According to authorities, there's a good chance that last week's face-eating incident was the result of mind-altering drugs. (Just say no, kids.)
But according to the rest of us, it may signal the beginning of an inevitable threat Hollywood has warned us about for years: a zombie apocalypse. (Just ask The Miami zombie.)
Naturally, we're all a little concerned that the undead may choose our sunny paradise as their next city of smorgasbord. After all, the heat is nice and lubricating for their stiff limbs.
So, in the interest of being prepared, we spoke to zombie expert Jonathan Maberry, author of Zombie CSU: The Forensics of the Living Dead on how best to survive a zombie apocalypse. Y'know, just in case.
Cultist: I'm sure you heard about the recent face-eating zombie attack in Miami. Any commentary?
Maberry: Within a few hours of the report hitting the news I was
inundated by emails, IMs, Facebook and Twitter posts telling me, in
essence, that the stuff I've been writing may not be fiction.
What would you say is the top rule of zombie survival?
Don't
be the dumb loudmouth in your group of survivors. These days, folks are
likely to feed you to the zoms and make their escape during the
chow-down.
What weapons or supplies should we procure to prepare ourselves?
In my series of teen post-apocalyptic zombie novels (Rot & Ruin, Dust & Decay,
etc.) the smartest object of defense isn't a gun or knife -- it's body
armor made from carpet. You can't really bite through it and there's
carpet everywhere. In the movies, the characters always run out into a
crowd of zoms wearing ordinary clothes.
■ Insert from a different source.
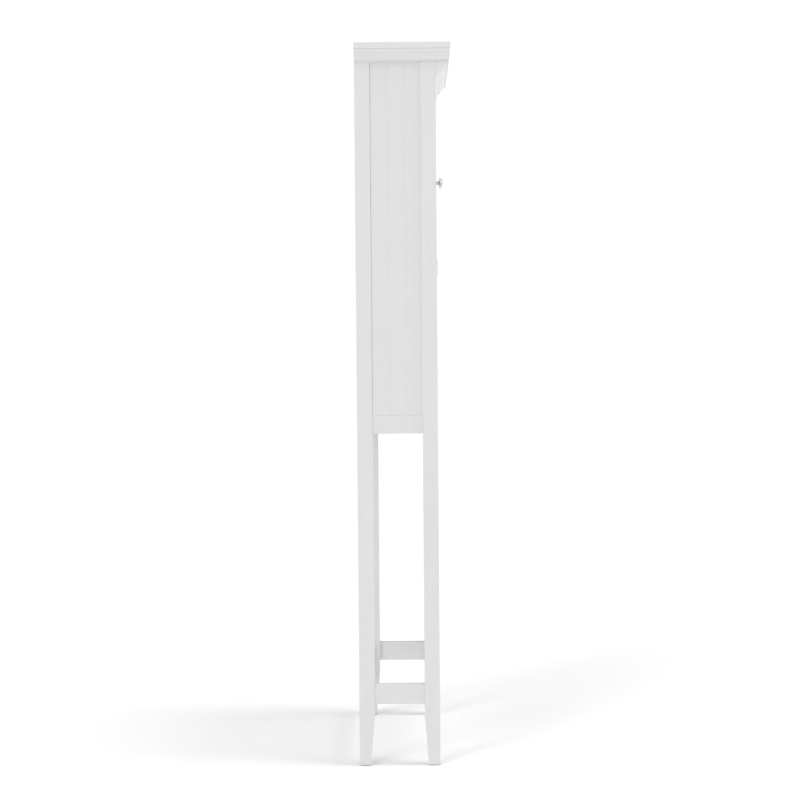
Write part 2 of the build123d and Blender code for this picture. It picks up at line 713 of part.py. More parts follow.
with BuildPart() as catches:
    for side_name, side in sides:
        catch_y = (catch_front, catch_front + catch_depth)
        block(mirrored(catch_x, side), catch_y, (opening_low, opening_low + catch_height))
        mouth_x = grown(catch_x, -catch_wall)
        mouth_z = (opening_low + catch_wall, opening_low + catch_height - catch_wall)
        block(mirrored(mouth_x, side), (catch_front, catch_front + catch_mouth_depth), mouth_z,
              mode=Mode.SUBTRACT)
        for low in (mouth_z[0], mouth_z[1] - catch_pole_width):
            block(mirrored(mouth_x, side), (catch_front, catch_front + catch_mouth_depth),
                  (low, low + catch_pole_width))
keep(catches, "magnetic_catches")

# ---- Wall bracket, inside the top of the cabinet ------------------------------------------
bracket_x = (-bracket_width / 2, bracket_width / 2)
with BuildPart() as bracket:
    block(bracket_x, (back_panel_front - bracket_thickness, back_panel_front),
          (bracket_top - bracket_leg, bracket_top))
    block(bracket_x, (back_panel_front - bracket_leg, back_panel_front),
          (bracket_top - bracket_thickness, bracket_top))
    for x in bracket_hole_x:
        peg((x, back_panel_front, bracket_hole_z), bracket_hole_radius, bracket_thickness,
            (0, -1, 0), mode=Mode.SUBTRACT)
        peg((x, bracket_screw_y, bracket_top), bracket_screw_radius + screw_clearance,
            bracket_thickness, (0, 0, -1), mode=Mode.SUBTRACT)
keep(bracket, "wall_bracket")

with BuildPart() as bracket_screws:
    for x in bracket_hole_x:
        head_top = bracket_top - bracket_thickness
        peg((x, bracket_screw_y, head_top), bracket_screw_radius, bracket_screw_length, (0, 0, 1))
        peg((x, bracket_screw_y, head_top), bracket_screw_head_radius, bracket_screw_head_height,
            (0, 0, -1))
    rims = bracket_screws.part.edges().filter_by(GeomType.CIRCLE).group_by(Axis.Z)[0]
    fillet(rims, bracket_screw_head_height / 2)
keep(bracket_screws, "wall_bracket_screws")
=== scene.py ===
import math

import bmesh
import bpy
from mathutils import Matrix, Vector


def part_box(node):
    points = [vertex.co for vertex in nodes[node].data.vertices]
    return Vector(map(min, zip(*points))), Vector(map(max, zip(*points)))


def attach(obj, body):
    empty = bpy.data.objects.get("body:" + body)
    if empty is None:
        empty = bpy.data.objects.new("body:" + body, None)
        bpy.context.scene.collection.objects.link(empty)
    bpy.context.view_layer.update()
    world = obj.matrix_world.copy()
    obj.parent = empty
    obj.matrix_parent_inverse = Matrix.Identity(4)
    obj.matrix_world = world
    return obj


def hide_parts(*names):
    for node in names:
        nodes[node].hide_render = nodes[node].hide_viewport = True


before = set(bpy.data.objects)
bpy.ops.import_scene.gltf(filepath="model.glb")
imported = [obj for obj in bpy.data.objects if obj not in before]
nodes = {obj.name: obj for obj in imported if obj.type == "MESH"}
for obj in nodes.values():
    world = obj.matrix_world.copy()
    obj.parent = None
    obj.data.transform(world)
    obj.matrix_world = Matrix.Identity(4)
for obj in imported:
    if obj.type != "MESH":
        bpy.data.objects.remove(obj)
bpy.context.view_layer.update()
mm = 0.001

# ---- Studio -------------------------------------------------------------------------------
# A white painted cabinet on a pale floor in a white room, seen square-on from its left side by
# a long lens. A strip of light hangs behind it to the left and another in front, and low
# softboxes stand before it, behind it and at its left.
lens_length = 103.2
camera_place = (-5.7447, -0.0492, 1.1459)
camera_yaw, camera_pitch, camera_roll = 0.01115, 0.05064, -0.00798
forward = Vector((math.cos(camera_pitch) * math.cos(camera_yaw),
                  math.cos(camera_pitch) * math.sin(camera_yaw), -math.sin(camera_pitch)))
level_right = forward.cross(Vector((0, 0, 1))).normalized()
level_up = level_right.cross(forward)
right = level_right * math.cos(camera_roll) + level_up * math.sin(camera_roll)
up = level_up * math.cos(camera_roll) - level_right * math.sin(camera_roll)
camera = bpy.data.objects.new("camera", bpy.data.cameras.new("camera"))
camera.data.lens = lens_length
camera.data.sensor_width = 36.0
camera.data.clip_end = 100.0
camera.matrix_world = Matrix.Translation(camera_place) @ Matrix((right, up, -forward)).transposed().to_4x4()
bpy.context.scene.collection.objects.link(camera)
bpy.context.scene.camera = camera
bpy.context.scene.view_settings.view_transform = "Standard"

floor_glow, horizon_light, overhead_light, backdrop_light = 1.10, 0.23, 0.86, 1.05
horizon_low, horizon_high = 0.48, 0.52     # from 0, straight down, to 1, straight up
world = bpy.data.worlds.new("studio")
world.use_nodes = True
bpy.context.scene.world = world
air, wire = world.node_tree.nodes, world.node_tree.links
air["Background"].inputs["Color"].default_value = (1, 1, 1, 1)
direction = air.new("ShaderNodeTexCoord")
height = air.new("ShaderNodeSeparateXYZ")
wire.new(direction.outputs["Generated"], height.inputs["Vector"])
room = air.new("ShaderNodeFloatCurve")
room.mapping.use_clip = False
sky_curve = room.mapping.curves[0]
sky_curve.points[0].location = (0.0, floor_glow)
sky_curve.points[1].location = (1.0, overhead_light)
sky_curve.points.new(horizon_low, floor_glow)
sky_curve.points.new(horizon_high, horizon_light)
for point in sky_curve.points:
    point.handle_type = "VECTOR"
room.mapping.update()
half = air.new("ShaderNodeMapRange")
half.inputs["From Min"].default_value = -1.0
wire.new(height.outputs["Z"], half.inputs["Value"])
wire.new(half.outputs["Result"], room.inputs["Value"])
seen = air.new("ShaderNodeLightPath")
backdrop = air.new("ShaderNodeMix")
backdrop.inputs["B"].default_value = backdrop_light
wire.new(seen.outputs["Is Camera Ray"], backdrop.inputs["Factor"])
wire.new(room.outputs["Value"], backdrop.inputs["A"])
wire.new(backdrop.outputs["Result"], air["Background"].inputs["Strength"])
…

I'd tear up the carpet, secure
it with some duct tape (and we all have duct tape), and then stroll
through the crowd of frustrated zombies.
Can we ply them with any other food besides human flesh?
If
we accept the movies of George Romero as "zombie canon," then the
living dead eat everything -- humans, animals, insects. We can always
breed food for them. And it would provide jobs for farmers in a troubled
economy.
How do zombies react to hot weather?
Zombies
would thrive in hot weather. The heat keeps them limber. Cold would
freeze them solid since body heat comes from blood flow. Of course, as
the temperature rises, the zoms would spoil pretty quickly. Smelly ...
but eventually they'd fall apart.
Can zombies swim?
Zombies
wouldn't be a threat in the water. The freshly killed ones would sink
like a stone without air in their lungs for buoyancy. The rotting ones
might float because of gasses released by putrefaction, but they would
lack the coordination for the mechanics of swimming and couldn't
strategize on how to overcome tides and currents. So, a great way to
survive the zombie apocalypse is to strap on that Speedo and take a dip.
Are there different varieties of zombie?
There
are several classifications of zombies. The old-school zombies are the
raised dead used as slaves by priests of the Haitian religion of vodou.
Since the 1960s we've come to hang the "zombie" nickname on flesh-eating
ghouls of the Romero kind, and these are slow-moving, mindless corpses.
Then there are the fast zombies, as introduced first in the film Return of the Living Dead (1985) and made famous in the 2004 Zack Snyder remake of Dawn of the Dead. Then you have the "rage virus-infected," who are mindless humans
infected by a disease that makes them kill everyone they meet. They were
first introduced in George Romero's 1973 flick The Crazies, then later became wildly popular in Danny Boyle's 2002 classic, 28 Days Later and the 2010 remake of The Crazies. Oh, and Europe is famous for its demonically possessed zombies, and there have been a zillion of those films.
What's the most common misconception about zombies?
The
most common misconception about zombies is that the disease only
spreads through bites. However Romero established that everyone who
dies, no matter how or why, will rise as a zombies. Bites simply make it
happen faster.
So there you have it. Get ready to tear up that carpet and make a swim for it, Miami.